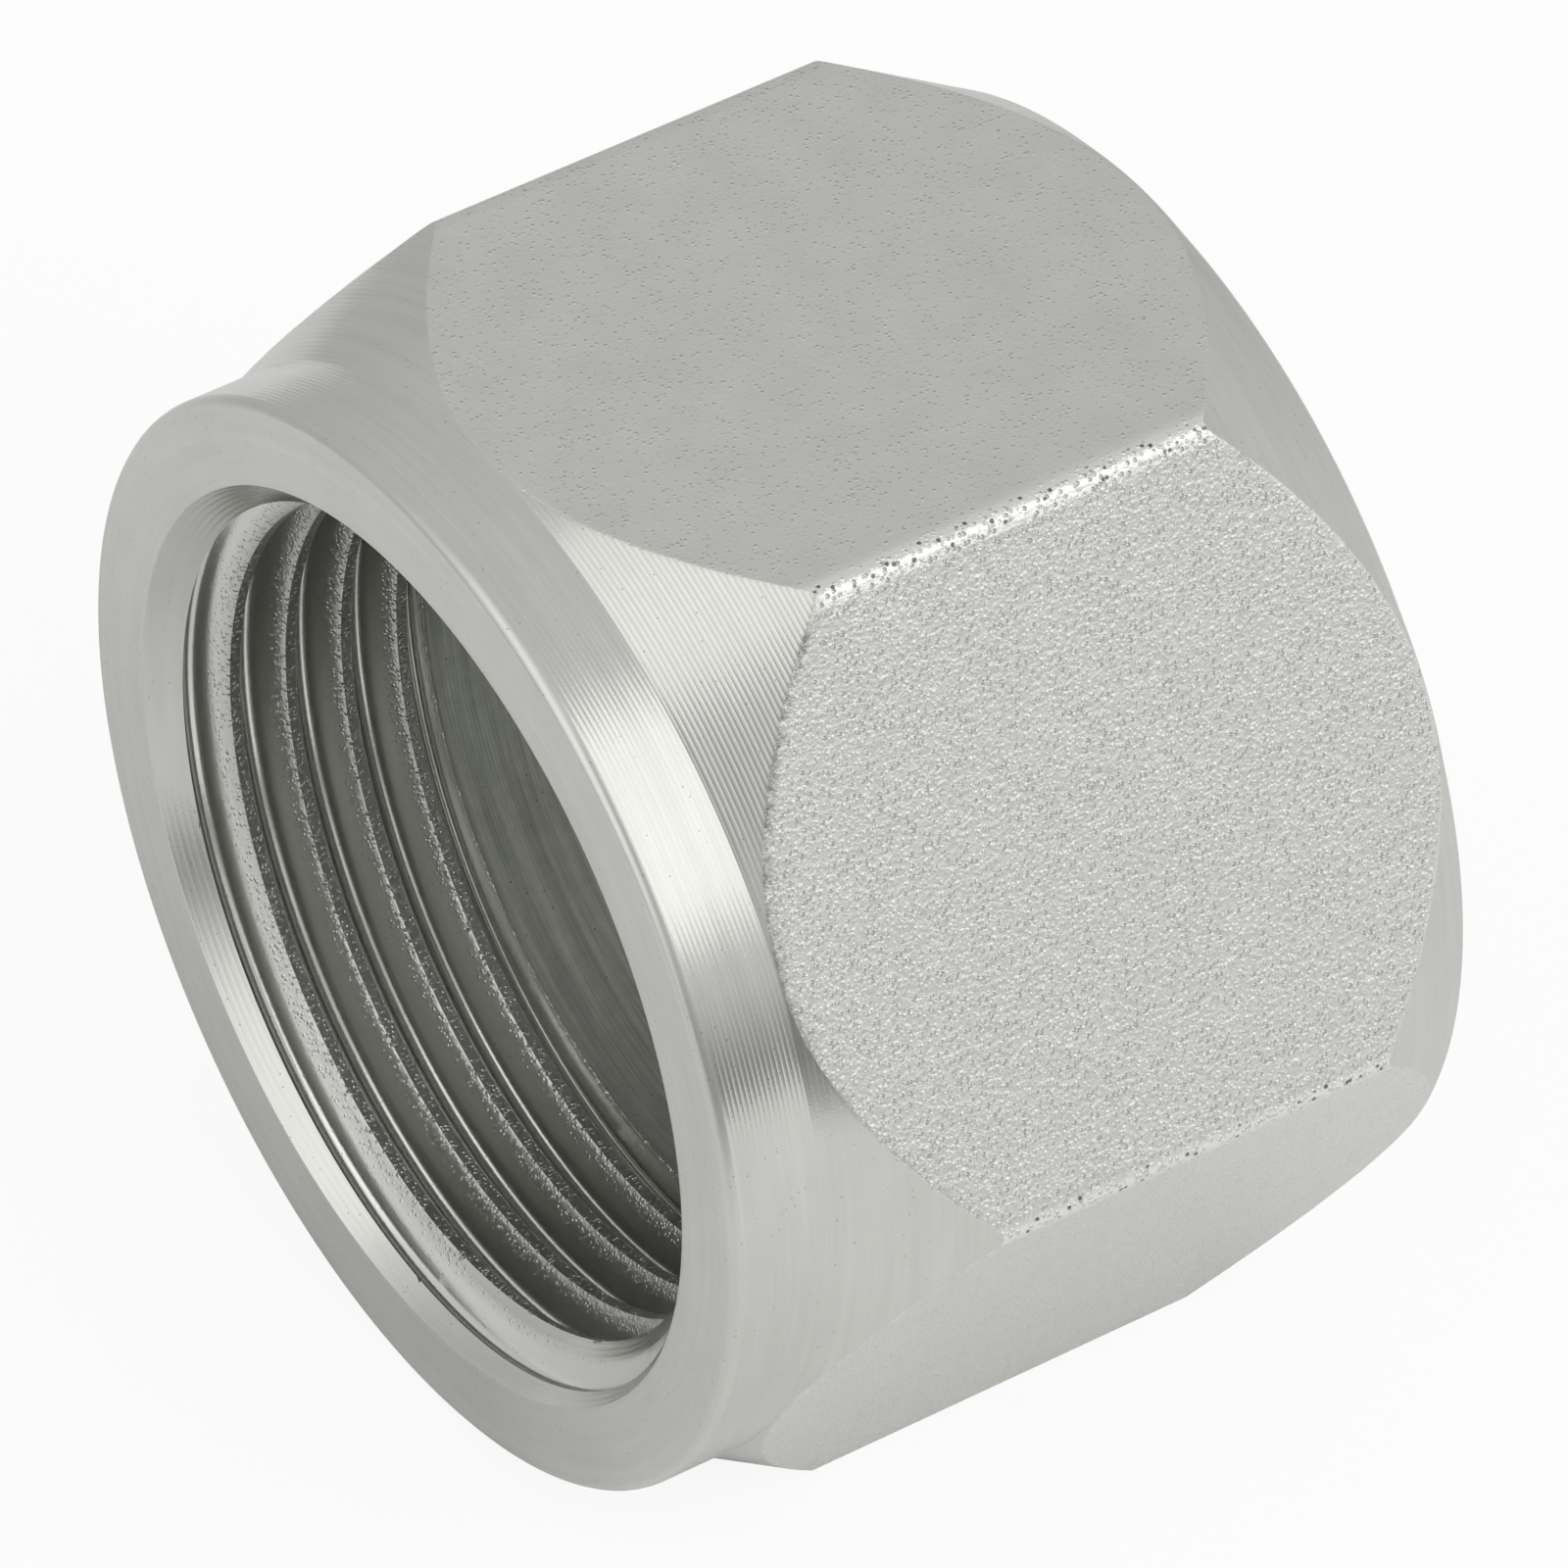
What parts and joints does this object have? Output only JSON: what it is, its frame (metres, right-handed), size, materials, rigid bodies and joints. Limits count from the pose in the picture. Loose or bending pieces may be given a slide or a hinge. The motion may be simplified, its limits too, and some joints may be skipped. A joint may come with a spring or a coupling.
{
  "type": "threaded protection cap",
  "caption": "Hexagonal closed-end screw cap with a turned collar and an internal pipe thread, for closing and protecting a threaded port or stub.",
  "frame": {"origin": "under the middle of the cap, on the surface that it lies on (centre of the lowest hexagon flat)", "axes": "thread axis along Y with the open mouth towards -Y, one hexagon flat down on Z = 0 and one up, corners of the hexagon along X"},
  "size_m": [0.0368, 0.0238, 0.032],
  "materials": {
    "metal": "bright pale grey metal, fine grain on the flats and turned rings on the collar and cones"
  },
  "bodies": {
    "root": {"protection_cap": "metal"}
  },
  "joints": []
}
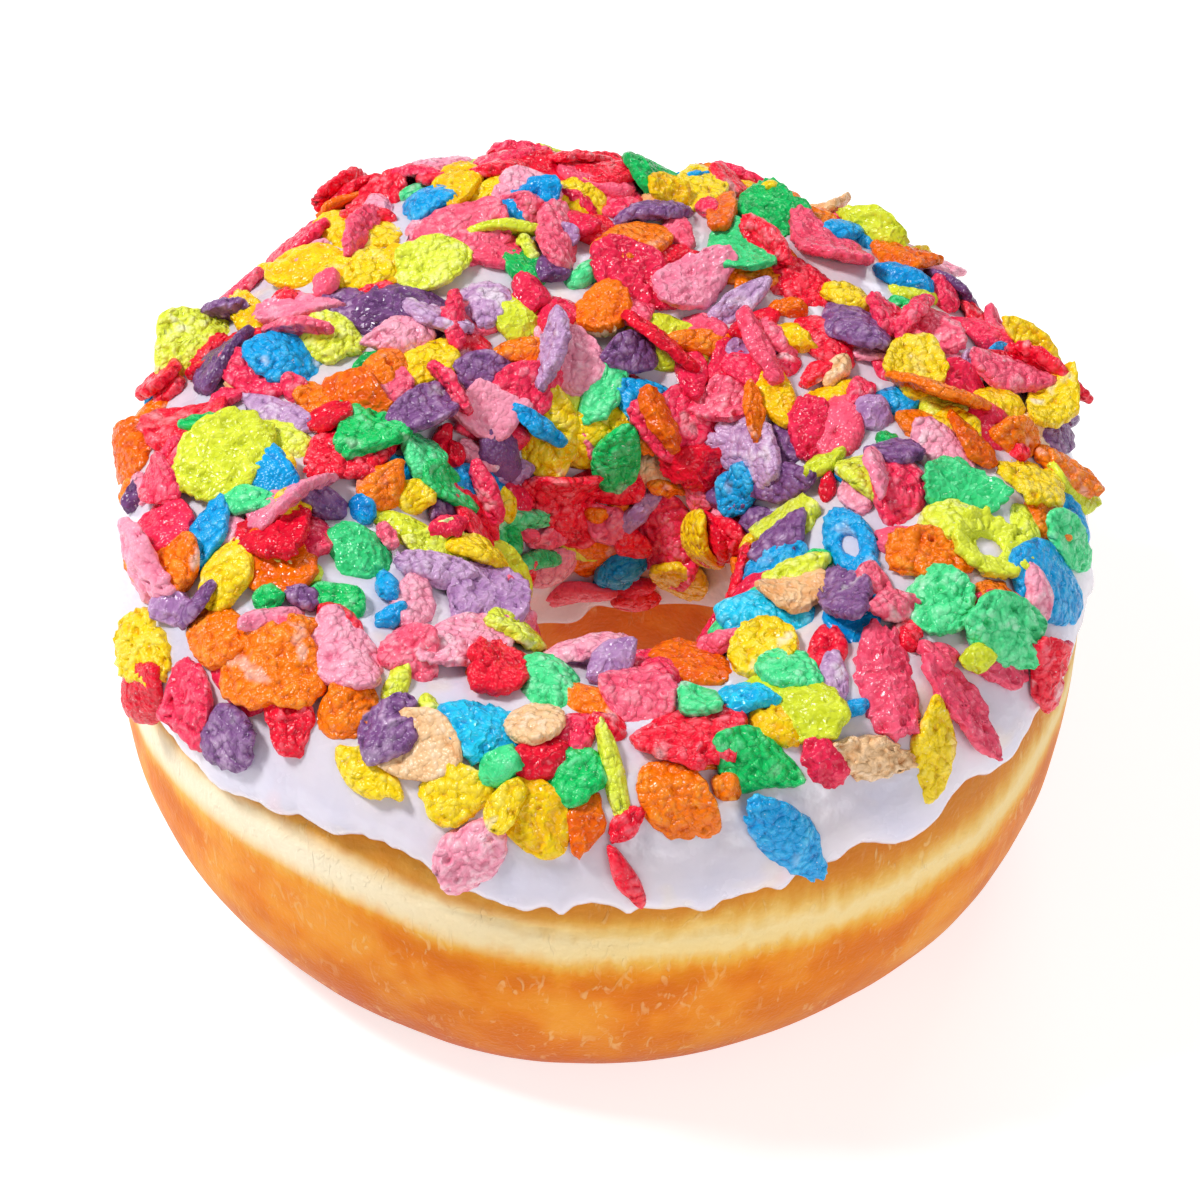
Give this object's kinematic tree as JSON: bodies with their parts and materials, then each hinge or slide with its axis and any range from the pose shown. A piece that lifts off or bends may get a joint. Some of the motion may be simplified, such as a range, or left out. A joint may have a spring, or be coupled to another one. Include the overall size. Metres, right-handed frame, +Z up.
{
  "type": "frosted doughnut with cereal flakes",
  "caption": "Raised ring doughnut, white icing over its upper half and bright crisped rice flakes heaped on the icing; rests on its flat base.",
  "frame": {"origin": "on the surface it stands on, under the centre of the whole doughnut's box", "axes": "+Z up; the side nearest the viewer faces -Y, +X to the viewer's right"},
  "size_m": [0.0921, 0.0929, 0.0459],
  "materials": {
    "baked_dough": "golden brown baked dough with a paler band round the middle",
    "white_icing": "glossy set white icing",
    "flake_crimson": "puffed cratered cereal flake, crimson",
    "flake_rose": "puffed cratered cereal flake, rose",
    "flake_blush": "puffed cratered cereal flake, blush",
    "flake_orange": "puffed cratered cereal flake, orange",
    "flake_golden": "puffed cratered cereal flake, golden",
    "flake_lemon": "puffed cratered cereal flake, lemon",
    "flake_green": "puffed cratered cereal flake, green",
    "flake_azure": "puffed cratered cereal flake, azure",
    "flake_violet": "puffed cratered cereal flake, violet",
    "flake_lilac": "puffed cratered cereal flake, lilac",
    "flake_peach": "puffed cratered cereal flake, peach"
  },
  "bodies": {
    "root": {"dough": "baked_dough", "icing": "white_icing"}
  },
  "joints": []
}
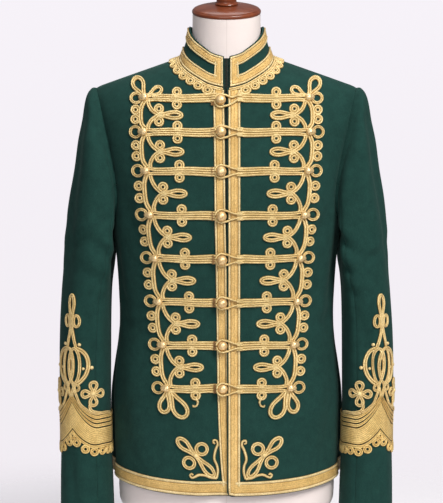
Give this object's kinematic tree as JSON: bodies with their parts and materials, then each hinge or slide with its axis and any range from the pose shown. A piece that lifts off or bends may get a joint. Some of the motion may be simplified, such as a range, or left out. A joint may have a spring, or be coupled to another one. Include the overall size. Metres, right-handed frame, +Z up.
{
  "type": "military jacket on a limbless dress form",
  "caption": "Fitted hussar-style wool jacket with stand collar, gold braid frogs, round buttons and pointed braid cuffs, worn by a limbless dress form on a short stand.",
  "frame": {"origin": "middle of the underside of the stand's base", "axes": "+Z up, -Y towards the jacket's front, +X towards the wearer's left"},
  "size_m": [0.5466, 0.32, 0.9874],
  "materials": {
    "wool": "felted melton with a soft nap",
    "gold_braid": "woven metallic braid, dull gold",
    "gilt_button": "polished gilt",
    "zip_tape": "woven tape",
    "linen": "plain cream linen, stretched",
    "varnished_wood": "gloss varnish",
    "stand_metal": "satin"
  },
  "bodies": {
    "root": {"back_left": "wool", "back_right": "wool", "base": "varnished_wood", "button_1": "gilt_button", "button_2": "gilt_button", "button_3": "gilt_button", "button_4": "gilt_button", "button_5": "gilt_button", "button_6": "gilt_button", "button_7": "gilt_button", "button_8": "gilt_button", "collar": "wool", "collar_trim_left": "gold_braid", "collar_trim_right": "gold_braid", "corner_motif_left": "gold_braid", "corner_motif_right": "gold_braid", "cuff_band_left": "gold_braid", "cuff_band_right": "gold_braid", "cuff_motif_left": "gold_braid", "cuff_motif_right": "gold_braid", "finial": "varnished_wood", "form_torso": "linen", "frog_left_1": "gold_braid", "frog_left_2": "gold_braid", "frog_left_3": "gold_braid", "frog_left_4": "gold_braid", "frog_left_5": "gold_braid", "frog_left_6": "gold_braid", "frog_left_7": "gold_braid", "frog_left_8": "gold_braid", "frog_right_1": "gold_braid", "frog_right_2": "gold_braid", "frog_right_3": "gold_braid", "frog_right_4": "gold_braid", "frog_right_5": "gold_braid", "frog_right_6": "gold_braid", "frog_right_7": "gold_braid", "frog_right_8": "gold_braid", "front_left": "wool", "front_right": "wool", "front_trim_left": "gold_braid", "front_trim_right": "gold_braid", "neck_cap": "varnished_wood", "neck_trim_left": "gold_braid", "neck_trim_right": "gold_braid", "pole": "stand_metal", "sleeve_left_top": "wool", "sleeve_left_under": "wool", "sleeve_right_top": "wool", "sleeve_right_under": "wool", "zip": "zip_tape"}
  },
  "joints": []
}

^^^^

**EXERCISE OBJECTIVE**. Give back the data above exactly as it appears.

**WRITTEN ANSWER**.
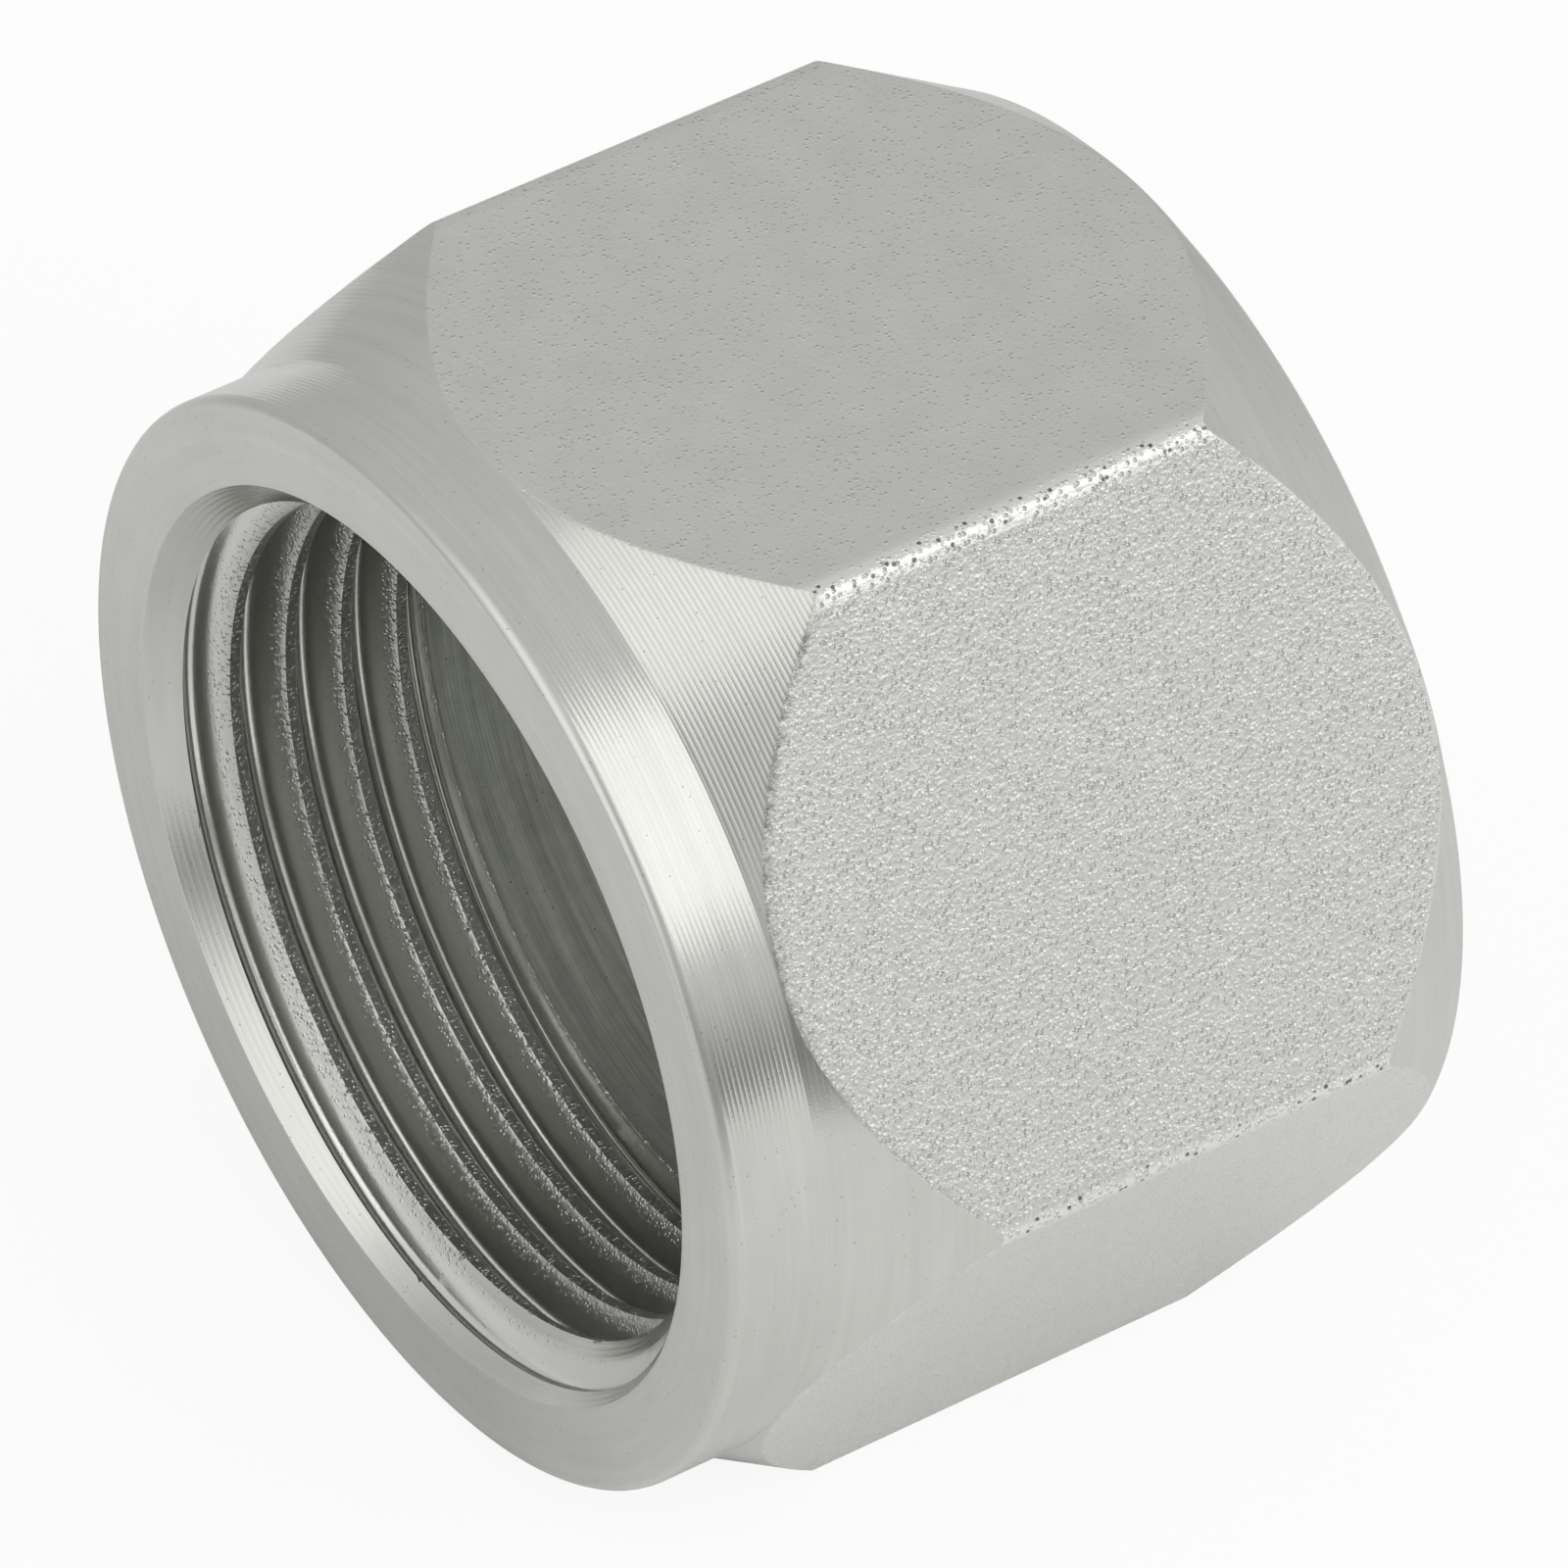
What parts and joints does this object have? Output only JSON: what it is, its frame (metres, right-handed), size, materials, rigid bodies and joints. Limits count from the pose in the picture. Loose or bending pieces may be given a slide or a hinge. The motion may be simplified, its limits too, and some joints may be skipped. A joint may come with a spring or a coupling.
{
  "type": "threaded protection cap",
  "caption": "Hexagonal closed-end screw cap with a turned collar and an internal pipe thread, for closing and protecting a threaded port or stub.",
  "frame": {"origin": "under the middle of the cap, on the surface that it lies on (centre of the lowest hexagon flat)", "axes": "thread axis along Y with the open mouth towards -Y, one hexagon flat down on Z = 0 and one up, corners of the hexagon along X"},
  "size_m": [0.0368, 0.0238, 0.032],
  "materials": {
    "metal": "bright pale grey metal, fine grain on the flats and turned rings on the collar and cones"
  },
  "bodies": {
    "root": {"protection_cap": "metal"}
  },
  "joints": []
}
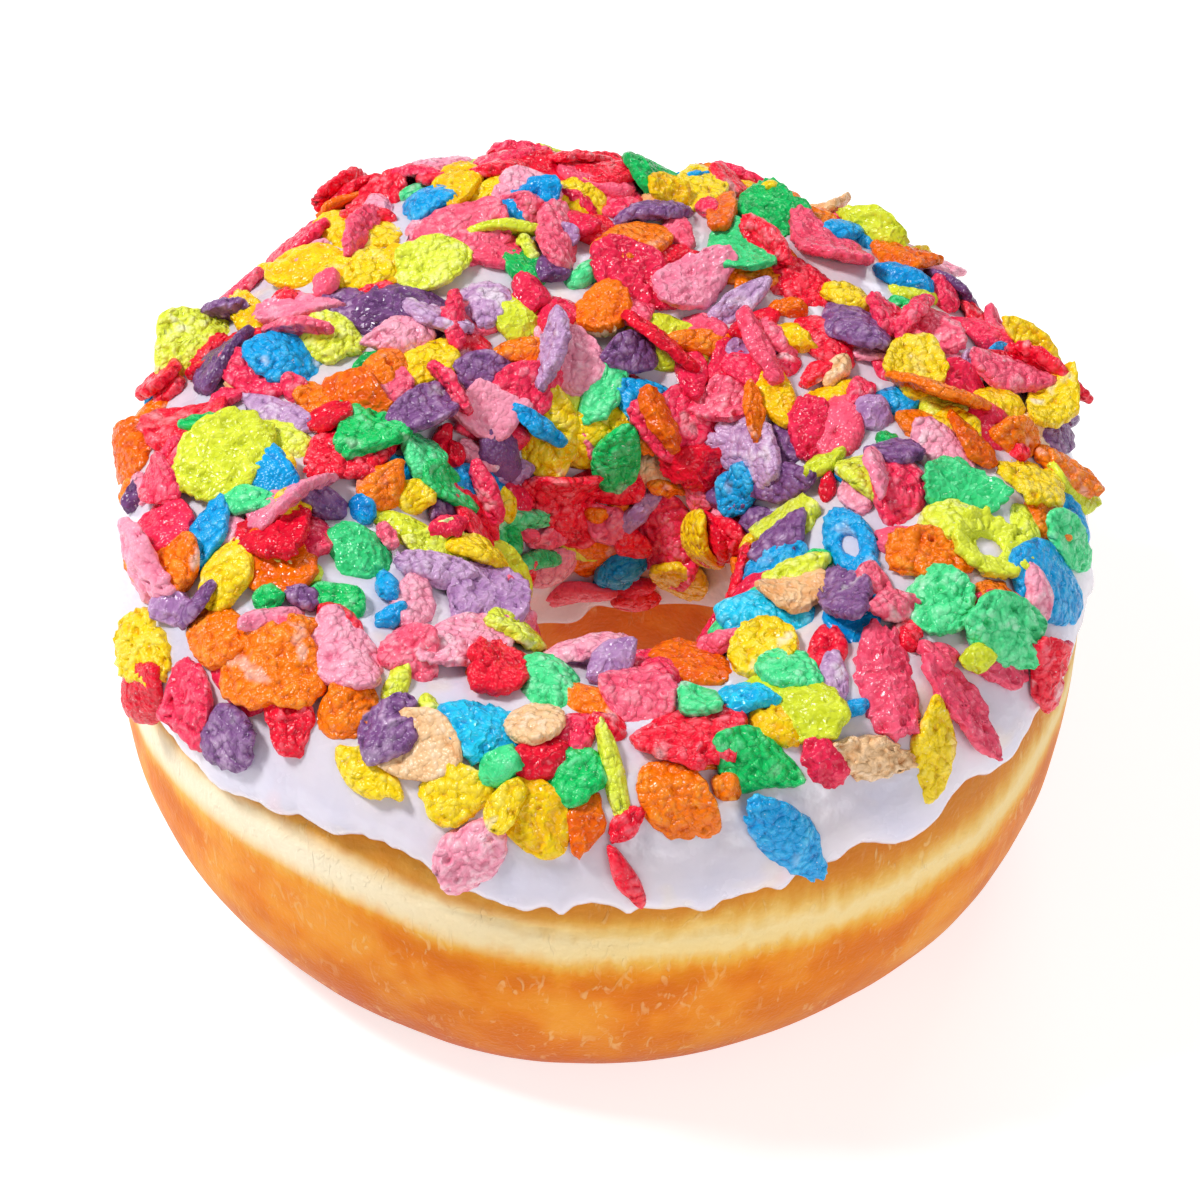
Give this object's kinematic tree as JSON: bodies with their parts and materials, then each hinge or slide with its axis and any range from the pose shown. A piece that lifts off or bends may get a joint. Some of the motion may be simplified, such as a range, or left out. A joint may have a spring, or be coupled to another one. Include the overall size. Metres, right-handed frame, +Z up.
{
  "type": "frosted doughnut with cereal flakes",
  "caption": "Raised ring doughnut, white icing over its upper half and bright crisped rice flakes heaped on the icing; rests on its flat base.",
  "frame": {"origin": "on the surface it stands on, under the centre of the whole doughnut's box", "axes": "+Z up; the side nearest the viewer faces -Y, +X to the viewer's right"},
  "size_m": [0.0921, 0.0929, 0.0459],
  "materials": {
    "baked_dough": "golden brown baked dough with a paler band round the middle",
    "white_icing": "glossy set white icing",
    "flake_crimson": "puffed cratered cereal flake, crimson",
    "flake_rose": "puffed cratered cereal flake, rose",
    "flake_blush": "puffed cratered cereal flake, blush",
    "flake_orange": "puffed cratered cereal flake, orange",
    "flake_golden": "puffed cratered cereal flake, golden",
    "flake_lemon": "puffed cratered cereal flake, lemon",
    "flake_green": "puffed cratered cereal flake, green",
    "flake_azure": "puffed cratered cereal flake, azure",
    "flake_violet": "puffed cratered cereal flake, violet",
    "flake_lilac": "puffed cratered cereal flake, lilac",
    "flake_peach": "puffed cratered cereal flake, peach"
  },
  "bodies": {
    "root": {"dough": "baked_dough", "icing": "white_icing"}
  },
  "joints": []
}
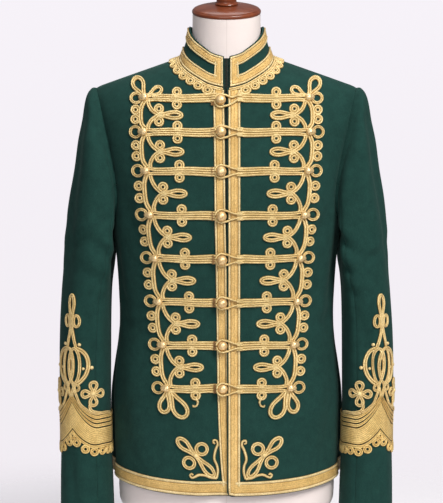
Give this object's kinematic tree as JSON: bodies with their parts and materials, then each hinge or slide with its axis and any range from the pose shown. A piece that lifts off or bends may get a joint. Some of the motion may be simplified, such as a range, or left out. A joint may have a spring, or be coupled to another one. Include the overall size. Metres, right-handed frame, +Z up.
{
  "type": "military jacket on a limbless dress form",
  "caption": "Fitted hussar-style wool jacket with stand collar, gold braid frogs, round buttons and pointed braid cuffs, worn by a limbless dress form on a short stand.",
  "frame": {"origin": "middle of the underside of the stand's base", "axes": "+Z up, -Y towards the jacket's front, +X towards the wearer's left"},
  "size_m": [0.5466, 0.32, 0.9874],
  "materials": {
    "wool": "felted melton with a soft nap",
    "gold_braid": "woven metallic braid, dull gold",
    "gilt_button": "polished gilt",
    "zip_tape": "woven tape",
    "linen": "plain cream linen, stretched",
    "varnished_wood": "gloss varnish",
    "stand_metal": "satin"
  },
  "bodies": {
    "root": {"back_left": "wool", "back_right": "wool", "base": "varnished_wood", "button_1": "gilt_button", "button_2": "gilt_button", "button_3": "gilt_button", "button_4": "gilt_button", "button_5": "gilt_button", "button_6": "gilt_button", "button_7": "gilt_button", "button_8": "gilt_button", "collar": "wool", "collar_trim_left": "gold_braid", "collar_trim_right": "gold_braid", "corner_motif_left": "gold_braid", "corner_motif_right": "gold_braid", "cuff_band_left": "gold_braid", "cuff_band_right": "gold_braid", "cuff_motif_left": "gold_braid", "cuff_motif_right": "gold_braid", "finial": "varnished_wood", "form_torso": "linen", "frog_left_1": "gold_braid", "frog_left_2": "gold_braid", "frog_left_3": "gold_braid", "frog_left_4": "gold_braid", "frog_left_5": "gold_braid", "frog_left_6": "gold_braid", "frog_left_7": "gold_braid", "frog_left_8": "gold_braid", "frog_right_1": "gold_braid", "frog_right_2": "gold_braid", "frog_right_3": "gold_braid", "frog_right_4": "gold_braid", "frog_right_5": "gold_braid", "frog_right_6": "gold_braid", "frog_right_7": "gold_braid", "frog_right_8": "gold_braid", "front_left": "wool", "front_right": "wool", "front_trim_left": "gold_braid", "front_trim_right": "gold_braid", "neck_cap": "varnished_wood", "neck_trim_left": "gold_braid", "neck_trim_right": "gold_braid", "pole": "stand_metal", "sleeve_left_top": "wool", "sleeve_left_under": "wool", "sleeve_right_top": "wool", "sleeve_right_under": "wool", "zip": "zip_tape"}
  },
  "joints": []
}